• **Supplied data**
-----

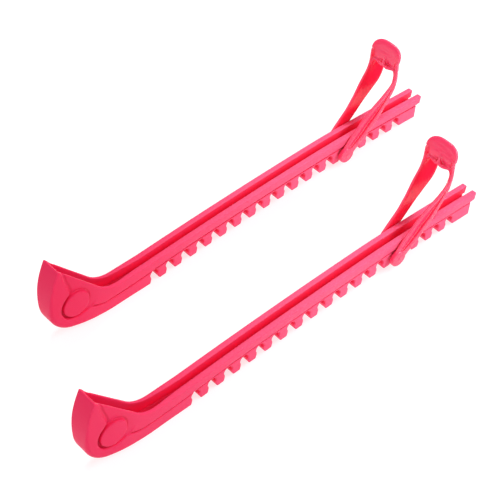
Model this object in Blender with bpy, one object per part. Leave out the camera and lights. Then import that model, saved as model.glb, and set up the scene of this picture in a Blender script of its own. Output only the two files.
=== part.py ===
# Pair of moulded skate blade guards, each with a hinged heel clip.
# Run with: blender --background --python part.py, or from the text editor.
# Metres, +Z up. +X runs from the toe to the heel, and the nearer guard lies towards -Y.

import math

import bmesh
import bpy
from mathutils import Vector

MM = 0.001

# Guard body, in the guard's own frame: x = 0 near mid length, z = 0 at the underside of the keel.
RAIL_TOP = 17.6          # height of the rail's lips
RAIL_HALF = 5.95         # half width of the rail and of the cup's side panels
KEEL_HALF = 5.1          # half width of the keel
CUP_HALF = 6.7           # half width of the cup's bumper and chin
RAIL_END_X = 151.5       # heel end of the rail
KEEL_END_X = 148.2       # heel end of the keel, at the step
END_RAKE = 0.1           # how far the heel faces lean, per unit of height
STEP_Z = 12.0            # underside of the rail's overhang at the heel

# The cup's underside and front are three arcs, each (radius, degrees that it has turned to).
CHIN_START_X = -104.0
FRONT_ARCS = [(95.0, 21.0), (20.0, 90.0), (64.0, 120.0)]
RIM_SLOPE = 50.4         # degrees, fall of the cup's rim
RIM_R = 20.0             # curve from the rim into the rail

# The rail is slightly arched between the toe block and the heel.
BOW = 3.3                # rise at the top of the arch
BOW_X = 52.0             # where the arch is highest
BOW_TOE_REACH = 132.0    # the arch runs this far from there towards the toe
BOW_HEEL_REACH = 100.0   # and this far towards the heel
BOW_STEP = 18.0          # spacing of the cuts that let the long faces follow it
HEEL_THIN = 0.09         # the guard loses this share of its height by the heel
HEEL_THIN_X = 60.0

# Slot for the blade and the hollow of the cup.
SLOT_HALF = 2.2
SLOT_FLOOR = 10.6
CUP_WALL = 1.4
FRONT_WALL = 2.0
CUP_OPEN_X = -124.0      # the hollow is at full width as far back as this
SLOT_START_X = -78.0     # and has narrowed to the slot here

# Comb of notches through the keel.
PITCH = 12.0
FIRST_NOTCH_X = -75.4
NOTCHES = 18
NOTCH_R = 3.05
NOTCH_Z = 6.0            # centre of the notch's round seat
THROAT_HALF = 2.6
THROAT_Z = 3.1
MOUTH_HALF = 3.5

# Round pad on each side of the cup, and the crease behind the front bumper.
PAD_X = -132.0
PAD_Z = 23.7
PAD_R = 9.8
PAD_PROUD = 0.15         # how far the pad stands out of the bumper's side
GROOVE = 1.5             # gap between the pad and the bumper
CREASE = [(-139.6, 64.0), (-140.6, 56.0), (-139.8, 51.9), (-139.0, 45.6), (-137.4, 39.5), (-136.6, 35.5)]

# Clip, measured from the axis of its cross-bar.
CLIP_NOTCH = 14          # notch that the cross-bar sits in, counted from the toe
BAR_R = 2.5
HUB_R = 5.4
LEG_IN = 6.3             # inner face of a leg where it passes the rail
HUB_OUT = 9.3
LEG_LEAN = 45.0          # degrees the legs lean back towards the heel
PADDLE_LEAN = -2.0       # the finger paddle stands almost upright
BEND_START = 48.0        # distances up the clip between which it bends
BEND_END = 68.0
CURL_START = 67.8        # above this the paddle curls back towards the heel
CURL_RATE = 5.0          # degrees for each millimetre
CLIP_LENGTH = 81.0
PADDLE_START = 69.0
NECK_HALF = 11.0         # half width of the paddle below its shoulders
SHOULDER = 71.6          # the paddle widens here, then narrows in an arch
PADDLE_HALF = 11.9
PADDLE_THICK = 2.6
PADDLE_BOW = 2.0
PADDLE_Q = -2.2          # its side edges stand this far ahead of the centre line

# The second guard lies beside the first, this far from it.
PAIR_SHIFT = Vector((-40.4, -86.5, 0.0))

PINK = {
    "guard": (0.93, 0.105, 0.235, 1.0),
    "clip": (1.0, 0.10, 0.22, 1.0),
}


def material(name, colour, roughness):
    mat = bpy.data.materials.new(name)
    mat.use_nodes = True
    shader = mat.node_tree.nodes["Principled BSDF"]
    shader.inputs["Base Color"].default_value = colour
    shader.inputs["Roughness"].default_value = roughness
    shader.inputs["Metallic"].default_value = 0.0
    return mat


def arc(cx, cz, radius, start, end, steps):
    """Points along a circle in the XZ plane, angles in degrees from +X towards +Z."""
    points = []
    for i in range(steps + 1):
        a = math.radians(start + (end - start) * i / steps)
        points.append((cx + radius * math.cos(a), cz + radius * math.sin(a)))
    return points


def new_object(name, mesh, collection, cutter=False):
    obj = bpy.data.objects.new(name, mesh)
    collection.objects.link(obj)
    if cutter:
        obj.hide_render = True
        obj.display_type = "WIRE"
    return obj


def prism(name, outline, half, collection, cutter=True, y0=None):
    """Solid from an outline in the XZ plane, millimetres, between y0 (or -half) and half."""
    low = -half if y0 is None else y0
    bm = bmesh.new()
    verts = [bm.verts.new(Vector((x, low, z)) * MM) for x, z in outline]
    face = bm.faces.new(verts)
    pushed = bmesh.ops.extrude_face_region(bm, geom=[face])
    moved = [v for v in pushed["geom"] if isinstance(v, bmesh.types.BMVert)]
    bmesh.ops.translate(bm, verts=moved, vec=Vector((0, half - low, 0)) * MM)
    bmesh.ops.recalc_face_normals(bm, faces=bm.faces)
    mesh = bpy.data.meshes.new(name)
    bm.to_mesh(mesh)
    bm.free()
    return new_object(name, mesh, collection, cutter)


def loft(name, sections, collection, cutter=True):
    """Solid through closed sections of equal point count, millimetres, capped at both ends."""
    bm = bmesh.new()
    rings = [[bm.verts.new(Vector(p) * MM) for p in ring] for ring in sections]
    count = len(rings[0])
    for a, b in zip(rings, rings[1:]):
        for i in range(count):
            j = (i + 1) % count
            bm.faces.new((a[i], a[j], b[j], b[i]))
    bm.faces.new(rings[0])
    bm.faces.new(rings[-1])
    bmesh.ops.recalc_face_normals(bm, faces=bm.faces)
    mesh = bpy.data.meshes.new(name)
    bm.to_mesh(mesh)
    bm.free()
    return new_object(name, mesh, collection, cutter)


def boolean(obj, other, operation):
    mod = obj.modifiers.new(other.name, "BOOLEAN")
    mod.operation = operation
    mod.object = other
    mod.solver = "EXACT"
    return mod


def ease(value, start, end):
    t = min(1.0, max(0.0, (value - start) / (end - start)))
    return t * t * (3 - 2 * t)


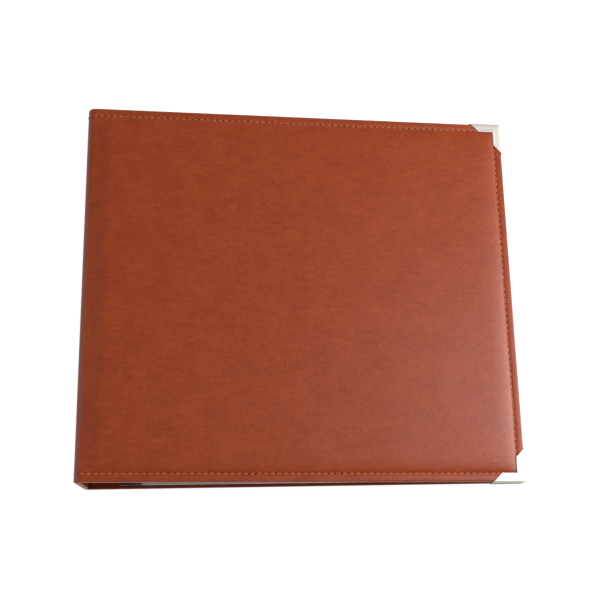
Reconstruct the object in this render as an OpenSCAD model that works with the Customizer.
// Scrapbook album lying shut on its back cover: a padded case in three boards
// (back, spine, front), a three-ring mechanism with a lever at each end, and
// five top-loading page pockets, each with a white card insert.
// The origin is the middle of the footprint, on the surface that the album lies on.
// +X runs from the spine to the fore-edge, +Y from tail to head, +Z up.

/* [Album] */
// Side of the square card inserts, which the whole album is built around
insert_w = 304.8; // [200:0.1:380]
// Height of the album over the front joint at the spine
spine_h = 57; // [44:0.5:80]
// Margin between the lowest page and the fore-edge of the covers
fore_margin = 5.3; // [4:0.1:12]
// Margin between the pages and the tail edge of the covers
tail_margin = 2.6; // [1.5:0.1:8]
// Margin between the pages and the head edge of the covers
head_margin = 3.4; // [1.5:0.1:8]

/* [Covers] */
// Thickness of the outer leather
leather_t = 1; // [0.8:0.1:1.4]
// Thickness of the stiff board in each cover
board_t = 2.6; // [1.6:0.1:3.6]
// Thickness of the lining on the inside of each cover
lining_t = 0.8; // [0.4:0.1:1.2]
// How far the padded panel stands above the flat border
pad_rise = 1.6; // [1:0.1:3]
// Gap between the metal corners' band and the padded panel
pad_gap = 1.4; // [1:0.1:4]
// Outside radius of the leather where it turns from the spine into a cover
bend_r = 7; // [5.8:0.1:9]
// Distance from the joint to the padded panel
pad_hinge_gap = 5; // [3:0.5:10]

/* [Stitching] */
// Distance of the seam from the edge of the cover
seam_inset = 6.3; // [4.5:0.1:7.6]
// Width of the sewing thread
thread_w = 0.8; // [0.5:0.1:1]
// Depth of the channel that the thread lies in
thread_h = 0.4; // [0.2:0.1:0.5]

/* [Metal corners] */
// Length of each leg of a corner along the edge of the cover
corner_leg = 28; // [20:0.5:34]
// Width of the band of a corner
corner_band = 7.2; // [6:0.1:9]
// Thickness of the corner's sheet metal
corner_t = 0.6; // [0.4:0.1:0.8]

/* [Ring mechanism] */
// Distance between the lining of the spine and the cover plate
plate_gap = 10.1; // [9:0.1:16]
// Width of the cover plate
plate_w = 27; // [24:0.5:34]
// Distance of each end of the cover plate from the head or tail of the album
plate_margin = 17; // [12:0.5:22]
// Thickness of the plate's sheet steel
plate_t = 0.8; // [0.6:0.1:1]
// Distance of the first and last ring from the end of the cover plate
ring_end = 37; // [30:0.5:50]
// Diameter of the ring wire
wire_d = 3.6; // [2.8:0.1:4.4]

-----

• **Set task**
Return exactly the lines that run from the top of the listing above to the line containing "RIM_R = 20.0", please, keeping both end lines and leaving out everything else.

• **Answer below**
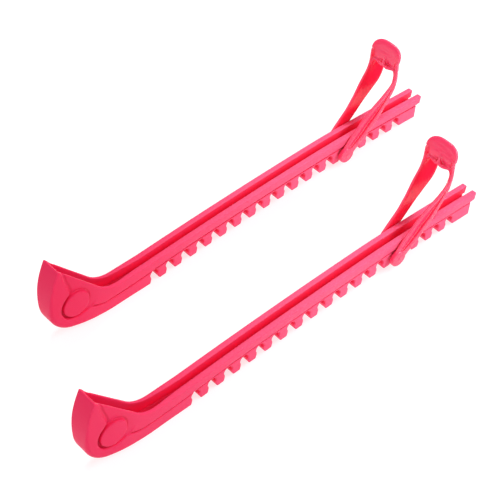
Model this object in Blender with bpy, one object per part. Leave out the camera and lights. Then import that model, saved as model.glb, and set up the scene of this picture in a Blender script of its own. Output only the two files.
=== part.py ===
# Pair of moulded skate blade guards, each with a hinged heel clip.
# Run with: blender --background --python part.py, or from the text editor.
# Metres, +Z up. +X runs from the toe to the heel, and the nearer guard lies towards -Y.

import math

import bmesh
import bpy
from mathutils import Vector

MM = 0.001

# Guard body, in the guard's own frame: x = 0 near mid length, z = 0 at the underside of the keel.
RAIL_TOP = 17.6          # height of the rail's lips
RAIL_HALF = 5.95         # half width of the rail and of the cup's side panels
KEEL_HALF = 5.1          # half width of the keel
CUP_HALF = 6.7           # half width of the cup's bumper and chin
RAIL_END_X = 151.5       # heel end of the rail
KEEL_END_X = 148.2       # heel end of the keel, at the step
END_RAKE = 0.1           # how far the heel faces lean, per unit of height
STEP_Z = 12.0            # underside of the rail's overhang at the heel

# The cup's underside and front are three arcs, each (radius, degrees that it has turned to).
CHIN_START_X = -104.0
FRONT_ARCS = [(95.0, 21.0), (20.0, 90.0), (64.0, 120.0)]
RIM_SLOPE = 50.4         # degrees, fall of the cup's rim
RIM_R = 20.0             # curve from the rim into the rail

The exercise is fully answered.